To address this, we start by preparing a **clean transactions dataset** covering Dec 2024 – Aug 2025.  

This notebook focuses on:
- Merging raw monthly transaction reports.  
- Excluding invalid statuses (D, J, R).  
- Deriving reporting months from transaction dates.  
- Classifying transactions into channel groups.  
- Saving a clean file for later aggregation.

---

## 2.0 Data Sources
- **Transactions Data (Dec 2024 – Aug 2025)**  
  - Location: `data/raw/transactions/`  
  - Format: monthly `.csv` / `.xlsx` files.  
- **Exclusions**  
  - Status codes: D = Declined, J = Reversed, R = Rejected.  
- **Confidentiality**  
  - Raw files are excluded from GitHub (`.gitignore`).


In [10]:
# 3.0 Import Libraries
import pandas as pd
import numpy as np
from pathlib import Path
import os

pd.set_option("display.max_columns", None)

## 4.0 Locate Files
We check both relative paths (`data/raw/transactions` and `../data/raw/transactions`)  
so the notebook works whether run from the project root or the `notebooks/` folder.

In [11]:
# Check current working directory
print("cwd:", os.getcwd())

# Try possible paths
p1 = Path("data/raw/transactions")
p2 = Path("../data/raw/transactions")

if p1.exists():
    raw_dir = p1
elif p2.exists():
    raw_dir = p2
else:
    raise FileNotFoundError("❌ Could not find transactions folder.
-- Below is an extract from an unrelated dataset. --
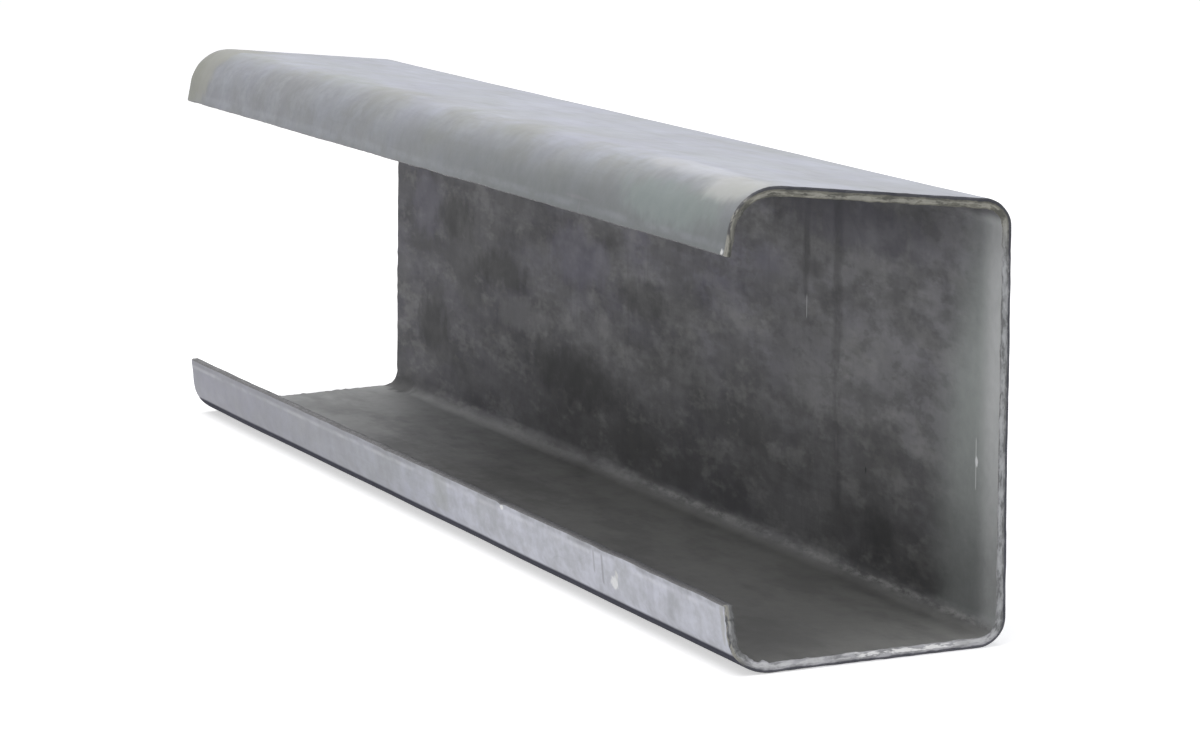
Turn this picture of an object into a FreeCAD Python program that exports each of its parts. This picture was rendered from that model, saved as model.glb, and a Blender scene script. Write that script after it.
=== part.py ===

Check project structure.")

# List files
files = list(raw_dir.glob("*.csv")) + list(raw_dir.glob("*.xlsx")) + list(raw_dir.glob("*.xls"))
print("Looking in:", raw_dir.resolve())
print("Files found:", len(files))
for f in files:
    print(" -", f.name)

if not files:
    raise FileNotFoundError(f"No transaction files found in {raw_dir}")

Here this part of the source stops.